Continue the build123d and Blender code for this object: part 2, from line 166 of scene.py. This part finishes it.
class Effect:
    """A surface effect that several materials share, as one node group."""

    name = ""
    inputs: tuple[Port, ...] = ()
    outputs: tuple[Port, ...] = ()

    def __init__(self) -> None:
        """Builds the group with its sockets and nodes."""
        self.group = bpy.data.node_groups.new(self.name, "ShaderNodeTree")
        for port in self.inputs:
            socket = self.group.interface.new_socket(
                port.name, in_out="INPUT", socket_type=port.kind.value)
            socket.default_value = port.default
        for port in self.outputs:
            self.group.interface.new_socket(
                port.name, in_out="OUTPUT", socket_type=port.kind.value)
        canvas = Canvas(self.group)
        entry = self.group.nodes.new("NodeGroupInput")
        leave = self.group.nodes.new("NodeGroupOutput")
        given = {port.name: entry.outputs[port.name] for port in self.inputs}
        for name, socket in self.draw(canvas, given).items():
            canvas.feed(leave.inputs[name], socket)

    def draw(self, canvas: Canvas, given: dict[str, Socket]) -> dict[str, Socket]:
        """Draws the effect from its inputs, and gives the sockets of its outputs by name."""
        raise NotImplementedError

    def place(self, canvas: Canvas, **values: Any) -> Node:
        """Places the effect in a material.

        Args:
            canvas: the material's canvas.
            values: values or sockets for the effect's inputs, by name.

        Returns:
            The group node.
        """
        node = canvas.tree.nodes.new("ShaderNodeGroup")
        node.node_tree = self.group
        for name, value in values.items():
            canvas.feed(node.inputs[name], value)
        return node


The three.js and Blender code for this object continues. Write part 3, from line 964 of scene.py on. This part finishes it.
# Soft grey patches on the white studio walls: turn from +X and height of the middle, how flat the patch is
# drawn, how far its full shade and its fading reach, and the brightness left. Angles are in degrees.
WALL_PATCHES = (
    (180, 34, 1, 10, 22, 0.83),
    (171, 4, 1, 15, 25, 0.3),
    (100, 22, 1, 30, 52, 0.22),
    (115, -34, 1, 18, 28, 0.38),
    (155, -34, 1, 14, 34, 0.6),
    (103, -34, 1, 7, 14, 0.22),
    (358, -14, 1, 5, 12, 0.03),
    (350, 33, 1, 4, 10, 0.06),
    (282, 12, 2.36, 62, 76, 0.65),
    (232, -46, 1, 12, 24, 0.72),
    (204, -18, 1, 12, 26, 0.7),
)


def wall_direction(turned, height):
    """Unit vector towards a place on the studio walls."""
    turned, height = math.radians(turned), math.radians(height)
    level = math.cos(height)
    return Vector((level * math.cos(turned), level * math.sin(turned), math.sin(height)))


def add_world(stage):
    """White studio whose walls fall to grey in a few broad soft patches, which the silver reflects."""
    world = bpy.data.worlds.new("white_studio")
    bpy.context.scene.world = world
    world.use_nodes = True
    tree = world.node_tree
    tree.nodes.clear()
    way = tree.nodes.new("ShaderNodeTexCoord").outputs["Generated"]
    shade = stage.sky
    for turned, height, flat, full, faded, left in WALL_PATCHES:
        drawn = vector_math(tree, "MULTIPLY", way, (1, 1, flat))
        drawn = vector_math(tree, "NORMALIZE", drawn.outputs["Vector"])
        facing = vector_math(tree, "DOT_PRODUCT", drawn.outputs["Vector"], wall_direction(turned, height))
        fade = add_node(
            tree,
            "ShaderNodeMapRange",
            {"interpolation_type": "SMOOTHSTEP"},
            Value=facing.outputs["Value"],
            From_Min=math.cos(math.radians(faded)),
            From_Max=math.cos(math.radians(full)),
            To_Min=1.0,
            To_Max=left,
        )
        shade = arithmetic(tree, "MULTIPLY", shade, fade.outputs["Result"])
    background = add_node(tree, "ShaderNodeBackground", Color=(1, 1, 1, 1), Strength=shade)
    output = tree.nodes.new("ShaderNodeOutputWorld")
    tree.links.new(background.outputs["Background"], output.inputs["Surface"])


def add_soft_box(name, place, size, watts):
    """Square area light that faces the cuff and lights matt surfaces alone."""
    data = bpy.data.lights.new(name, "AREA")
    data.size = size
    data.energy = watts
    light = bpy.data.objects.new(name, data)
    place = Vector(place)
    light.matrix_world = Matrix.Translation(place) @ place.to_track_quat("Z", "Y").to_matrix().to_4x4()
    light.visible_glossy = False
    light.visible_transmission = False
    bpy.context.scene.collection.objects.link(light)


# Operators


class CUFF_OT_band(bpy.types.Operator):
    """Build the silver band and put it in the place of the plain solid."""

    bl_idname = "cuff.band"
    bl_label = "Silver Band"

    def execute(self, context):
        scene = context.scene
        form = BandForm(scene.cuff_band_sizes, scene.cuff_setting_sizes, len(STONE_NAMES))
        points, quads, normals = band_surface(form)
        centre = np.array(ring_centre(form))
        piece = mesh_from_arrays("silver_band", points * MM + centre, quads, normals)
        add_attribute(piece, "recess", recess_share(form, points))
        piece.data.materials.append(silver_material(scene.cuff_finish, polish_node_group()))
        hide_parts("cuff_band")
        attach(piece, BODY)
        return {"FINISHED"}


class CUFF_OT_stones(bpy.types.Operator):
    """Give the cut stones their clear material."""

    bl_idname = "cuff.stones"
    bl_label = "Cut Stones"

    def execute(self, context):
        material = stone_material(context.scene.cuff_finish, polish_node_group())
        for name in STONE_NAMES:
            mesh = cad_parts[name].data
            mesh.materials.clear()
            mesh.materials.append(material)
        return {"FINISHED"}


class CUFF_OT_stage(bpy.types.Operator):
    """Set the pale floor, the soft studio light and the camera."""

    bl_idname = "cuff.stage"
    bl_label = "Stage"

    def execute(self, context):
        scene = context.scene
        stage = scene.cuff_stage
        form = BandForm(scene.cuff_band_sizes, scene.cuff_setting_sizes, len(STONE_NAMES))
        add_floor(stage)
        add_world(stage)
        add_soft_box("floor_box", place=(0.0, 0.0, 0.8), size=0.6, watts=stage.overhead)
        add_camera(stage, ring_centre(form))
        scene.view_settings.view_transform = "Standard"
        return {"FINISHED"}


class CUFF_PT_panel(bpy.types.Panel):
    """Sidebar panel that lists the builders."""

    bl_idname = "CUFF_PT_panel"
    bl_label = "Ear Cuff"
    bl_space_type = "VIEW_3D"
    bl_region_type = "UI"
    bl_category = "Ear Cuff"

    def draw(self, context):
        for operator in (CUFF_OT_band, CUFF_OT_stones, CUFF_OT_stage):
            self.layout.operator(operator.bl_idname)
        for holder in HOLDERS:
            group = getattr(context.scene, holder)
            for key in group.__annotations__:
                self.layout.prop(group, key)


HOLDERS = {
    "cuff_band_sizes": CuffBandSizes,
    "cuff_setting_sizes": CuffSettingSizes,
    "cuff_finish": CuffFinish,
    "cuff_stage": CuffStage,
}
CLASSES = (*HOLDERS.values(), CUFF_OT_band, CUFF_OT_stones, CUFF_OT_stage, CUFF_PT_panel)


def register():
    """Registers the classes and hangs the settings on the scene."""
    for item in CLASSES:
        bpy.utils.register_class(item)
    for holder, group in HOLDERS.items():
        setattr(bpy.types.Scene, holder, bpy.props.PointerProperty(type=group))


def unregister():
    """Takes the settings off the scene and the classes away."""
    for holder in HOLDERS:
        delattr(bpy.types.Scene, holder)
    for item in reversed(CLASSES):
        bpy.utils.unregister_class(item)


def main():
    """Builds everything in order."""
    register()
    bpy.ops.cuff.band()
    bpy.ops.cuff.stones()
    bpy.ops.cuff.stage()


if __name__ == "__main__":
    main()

· · ·

Set task. Return only the lines spanning from the first line of the material through the line with "outputs: tuple[Port, ...] = ()", copied exactly, both ends kept.

Solution for this exercise.
Continue the build123d and Blender code for this object: part 2, from line 166 of scene.py. This part finishes it.
class Effect:
    """A surface effect that several materials share, as one node group."""

    name = ""
    inputs: tuple[Port, ...] = ()
    outputs: tuple[Port, ...] = ()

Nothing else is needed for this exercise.